» **Written request**
Reproduce the listing that follows with no differences at all.

» **CAD and scene scripts**
▼
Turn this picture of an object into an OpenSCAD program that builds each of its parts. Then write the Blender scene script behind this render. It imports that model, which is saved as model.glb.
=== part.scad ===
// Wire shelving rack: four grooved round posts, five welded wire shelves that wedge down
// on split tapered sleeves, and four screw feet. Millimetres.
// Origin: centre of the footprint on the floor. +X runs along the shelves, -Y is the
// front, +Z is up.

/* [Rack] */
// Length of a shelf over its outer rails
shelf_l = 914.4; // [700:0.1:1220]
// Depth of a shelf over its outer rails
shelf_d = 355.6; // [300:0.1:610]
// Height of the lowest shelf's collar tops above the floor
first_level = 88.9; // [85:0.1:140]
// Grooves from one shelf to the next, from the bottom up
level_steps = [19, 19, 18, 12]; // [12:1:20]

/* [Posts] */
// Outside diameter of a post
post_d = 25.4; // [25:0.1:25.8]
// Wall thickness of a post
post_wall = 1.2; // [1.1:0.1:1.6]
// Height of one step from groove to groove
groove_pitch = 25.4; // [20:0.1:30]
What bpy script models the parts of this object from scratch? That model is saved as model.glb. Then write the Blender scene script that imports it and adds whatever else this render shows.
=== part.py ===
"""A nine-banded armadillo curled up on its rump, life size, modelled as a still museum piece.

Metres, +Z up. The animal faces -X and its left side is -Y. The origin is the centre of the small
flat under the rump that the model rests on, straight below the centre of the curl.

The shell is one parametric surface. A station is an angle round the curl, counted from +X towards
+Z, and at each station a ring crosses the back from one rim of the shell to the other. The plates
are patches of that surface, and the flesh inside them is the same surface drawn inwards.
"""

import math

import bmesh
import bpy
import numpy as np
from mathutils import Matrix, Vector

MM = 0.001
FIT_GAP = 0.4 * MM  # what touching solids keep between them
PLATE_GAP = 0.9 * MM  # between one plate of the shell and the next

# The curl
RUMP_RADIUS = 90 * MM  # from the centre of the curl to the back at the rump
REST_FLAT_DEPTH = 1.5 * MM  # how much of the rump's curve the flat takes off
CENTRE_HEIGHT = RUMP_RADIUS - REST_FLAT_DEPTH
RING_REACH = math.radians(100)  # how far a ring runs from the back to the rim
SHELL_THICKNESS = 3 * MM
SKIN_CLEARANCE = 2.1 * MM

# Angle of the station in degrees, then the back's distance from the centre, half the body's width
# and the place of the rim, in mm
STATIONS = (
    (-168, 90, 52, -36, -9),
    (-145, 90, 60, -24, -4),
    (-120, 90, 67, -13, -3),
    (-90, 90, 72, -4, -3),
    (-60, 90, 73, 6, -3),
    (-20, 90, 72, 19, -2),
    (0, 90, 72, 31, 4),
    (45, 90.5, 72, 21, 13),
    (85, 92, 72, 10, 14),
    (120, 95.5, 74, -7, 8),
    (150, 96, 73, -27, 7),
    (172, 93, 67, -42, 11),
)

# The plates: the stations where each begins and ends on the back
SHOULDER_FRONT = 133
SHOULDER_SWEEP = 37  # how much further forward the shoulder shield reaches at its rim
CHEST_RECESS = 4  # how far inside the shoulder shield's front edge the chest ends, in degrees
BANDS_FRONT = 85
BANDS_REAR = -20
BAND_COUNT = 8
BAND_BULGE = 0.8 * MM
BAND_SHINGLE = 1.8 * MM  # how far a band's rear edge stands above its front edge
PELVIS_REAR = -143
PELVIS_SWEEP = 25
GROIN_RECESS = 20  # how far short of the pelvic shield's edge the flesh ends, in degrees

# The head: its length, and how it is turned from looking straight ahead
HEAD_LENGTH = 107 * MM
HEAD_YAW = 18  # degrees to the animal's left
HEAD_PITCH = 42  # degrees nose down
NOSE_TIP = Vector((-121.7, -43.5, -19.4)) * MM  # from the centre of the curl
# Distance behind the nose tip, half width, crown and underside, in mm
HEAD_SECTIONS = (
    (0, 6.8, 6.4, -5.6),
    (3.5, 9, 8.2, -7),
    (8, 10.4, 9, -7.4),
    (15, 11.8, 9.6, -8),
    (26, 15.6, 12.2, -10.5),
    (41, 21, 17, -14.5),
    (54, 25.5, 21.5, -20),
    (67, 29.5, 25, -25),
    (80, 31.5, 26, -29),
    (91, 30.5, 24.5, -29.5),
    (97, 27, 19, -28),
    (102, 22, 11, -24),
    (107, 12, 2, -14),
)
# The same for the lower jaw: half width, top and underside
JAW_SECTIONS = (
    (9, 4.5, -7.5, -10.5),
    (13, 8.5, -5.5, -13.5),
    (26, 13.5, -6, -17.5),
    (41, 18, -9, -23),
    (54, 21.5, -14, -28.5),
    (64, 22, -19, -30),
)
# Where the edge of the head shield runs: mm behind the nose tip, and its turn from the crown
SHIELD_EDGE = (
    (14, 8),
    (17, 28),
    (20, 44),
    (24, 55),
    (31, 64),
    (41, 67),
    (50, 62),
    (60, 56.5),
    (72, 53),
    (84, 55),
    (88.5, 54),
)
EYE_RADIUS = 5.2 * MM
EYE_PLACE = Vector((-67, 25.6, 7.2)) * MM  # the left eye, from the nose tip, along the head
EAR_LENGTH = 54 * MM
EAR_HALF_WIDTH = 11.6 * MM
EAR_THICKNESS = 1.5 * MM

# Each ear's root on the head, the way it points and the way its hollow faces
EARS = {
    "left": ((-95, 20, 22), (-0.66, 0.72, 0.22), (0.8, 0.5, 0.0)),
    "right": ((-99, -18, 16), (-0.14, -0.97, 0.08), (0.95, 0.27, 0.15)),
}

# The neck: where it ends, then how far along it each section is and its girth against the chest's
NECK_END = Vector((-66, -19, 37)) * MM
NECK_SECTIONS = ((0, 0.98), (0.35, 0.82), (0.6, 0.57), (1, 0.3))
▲
» **Correct answer**
Turn this picture of an object into an OpenSCAD program that builds each of its parts. Then write the Blender scene script behind this render. It imports that model, which is saved as model.glb.
=== part.scad ===
// Wire shelving rack: four grooved round posts, five welded wire shelves that wedge down
// on split tapered sleeves, and four screw feet. Millimetres.
// Origin: centre of the footprint on the floor. +X runs along the shelves, -Y is the
// front, +Z is up.

/* [Rack] */
// Length of a shelf over its outer rails
shelf_l = 914.4; // [700:0.1:1220]
// Depth of a shelf over its outer rails
shelf_d = 355.6; // [300:0.1:610]
// Height of the lowest shelf's collar tops above the floor
first_level = 88.9; // [85:0.1:140]
// Grooves from one shelf to the next, from the bottom up
level_steps = [19, 19, 18, 12]; // [12:1:20]

/* [Posts] */
// Outside diameter of a post
post_d = 25.4; // [25:0.1:25.8]
// Wall thickness of a post
post_wall = 1.2; // [1.1:0.1:1.6]
// Height of one step from groove to groove
groove_pitch = 25.4; // [20:0.1:30]
What bpy script models the parts of this object from scratch? That model is saved as model.glb. Then write the Blender scene script that imports it and adds whatever else this render shows.
=== part.py ===
"""A nine-banded armadillo curled up on its rump, life size, modelled as a still museum piece.

Metres, +Z up. The animal faces -X and its left side is -Y. The origin is the centre of the small
flat under the rump that the model rests on, straight below the centre of the curl.

The shell is one parametric surface. A station is an angle round the curl, counted from +X towards
+Z, and at each station a ring crosses the back from one rim of the shell to the other. The plates
are patches of that surface, and the flesh inside them is the same surface drawn inwards.
"""

import math

import bmesh
import bpy
import numpy as np
from mathutils import Matrix, Vector

MM = 0.001
FIT_GAP = 0.4 * MM  # what touching solids keep between them
PLATE_GAP = 0.9 * MM  # between one plate of the shell and the next

# The curl
RUMP_RADIUS = 90 * MM  # from the centre of the curl to the back at the rump
REST_FLAT_DEPTH = 1.5 * MM  # how much of the rump's curve the flat takes off
CENTRE_HEIGHT = RUMP_RADIUS - REST_FLAT_DEPTH
RING_REACH = math.radians(100)  # how far a ring runs from the back to the rim
SHELL_THICKNESS = 3 * MM
SKIN_CLEARANCE = 2.1 * MM

# Angle of the station in degrees, then the back's distance from the centre, half the body's width
# and the place of the rim, in mm
STATIONS = (
    (-168, 90, 52, -36, -9),
    (-145, 90, 60, -24, -4),
    (-120, 90, 67, -13, -3),
    (-90, 90, 72, -4, -3),
    (-60, 90, 73, 6, -3),
    (-20, 90, 72, 19, -2),
    (0, 90, 72, 31, 4),
    (45, 90.5, 72, 21, 13),
    (85, 92, 72, 10, 14),
    (120, 95.5, 74, -7, 8),
    (150, 96, 73, -27, 7),
    (172, 93, 67, -42, 11),
)

# The plates: the stations where each begins and ends on the back
SHOULDER_FRONT = 133
SHOULDER_SWEEP = 37  # how much further forward the shoulder shield reaches at its rim
CHEST_RECESS = 4  # how far inside the shoulder shield's front edge the chest ends, in degrees
BANDS_FRONT = 85
BANDS_REAR = -20
BAND_COUNT = 8
BAND_BULGE = 0.8 * MM
BAND_SHINGLE = 1.8 * MM  # how far a band's rear edge stands above its front edge
PELVIS_REAR = -143
PELVIS_SWEEP = 25
GROIN_RECESS = 20  # how far short of the pelvic shield's edge the flesh ends, in degrees

# The head: its length, and how it is turned from looking straight ahead
HEAD_LENGTH = 107 * MM
HEAD_YAW = 18  # degrees to the animal's left
HEAD_PITCH = 42  # degrees nose down
NOSE_TIP = Vector((-121.7, -43.5, -19.4)) * MM  # from the centre of the curl
# Distance behind the nose tip, half width, crown and underside, in mm
HEAD_SECTIONS = (
    (0, 6.8, 6.4, -5.6),
    (3.5, 9, 8.2, -7),
    (8, 10.4, 9, -7.4),
    (15, 11.8, 9.6, -8),
    (26, 15.6, 12.2, -10.5),
    (41, 21, 17, -14.5),
    (54, 25.5, 21.5, -20),
    (67, 29.5, 25, -25),
    (80, 31.5, 26, -29),
    (91, 30.5, 24.5, -29.5),
    (97, 27, 19, -28),
    (102, 22, 11, -24),
    (107, 12, 2, -14),
)
# The same for the lower jaw: half width, top and underside
JAW_SECTIONS = (
    (9, 4.5, -7.5, -10.5),
    (13, 8.5, -5.5, -13.5),
    (26, 13.5, -6, -17.5),
    (41, 18, -9, -23),
    (54, 21.5, -14, -28.5),
    (64, 22, -19, -30),
)
# Where the edge of the head shield runs: mm behind the nose tip, and its turn from the crown
SHIELD_EDGE = (
    (14, 8),
    (17, 28),
    (20, 44),
    (24, 55),
    (31, 64),
    (41, 67),
    (50, 62),
    (60, 56.5),
    (72, 53),
    (84, 55),
    (88.5, 54),
)
EYE_RADIUS = 5.2 * MM
EYE_PLACE = Vector((-67, 25.6, 7.2)) * MM  # the left eye, from the nose tip, along the head
EAR_LENGTH = 54 * MM
EAR_HALF_WIDTH = 11.6 * MM
EAR_THICKNESS = 1.5 * MM

# Each ear's root on the head, the way it points and the way its hollow faces
EARS = {
    "left": ((-95, 20, 22), (-0.66, 0.72, 0.22), (0.8, 0.5, 0.0)),
    "right": ((-99, -18, 16), (-0.14, -0.97, 0.08), (0.95, 0.27, 0.15)),
}

# The neck: where it ends, then how far along it each section is and its girth against the chest's
NECK_END = Vector((-66, -19, 37)) * MM
NECK_SECTIONS = ((0, 0.98), (0.35, 0.82), (0.6, 0.57), (1, 0.3))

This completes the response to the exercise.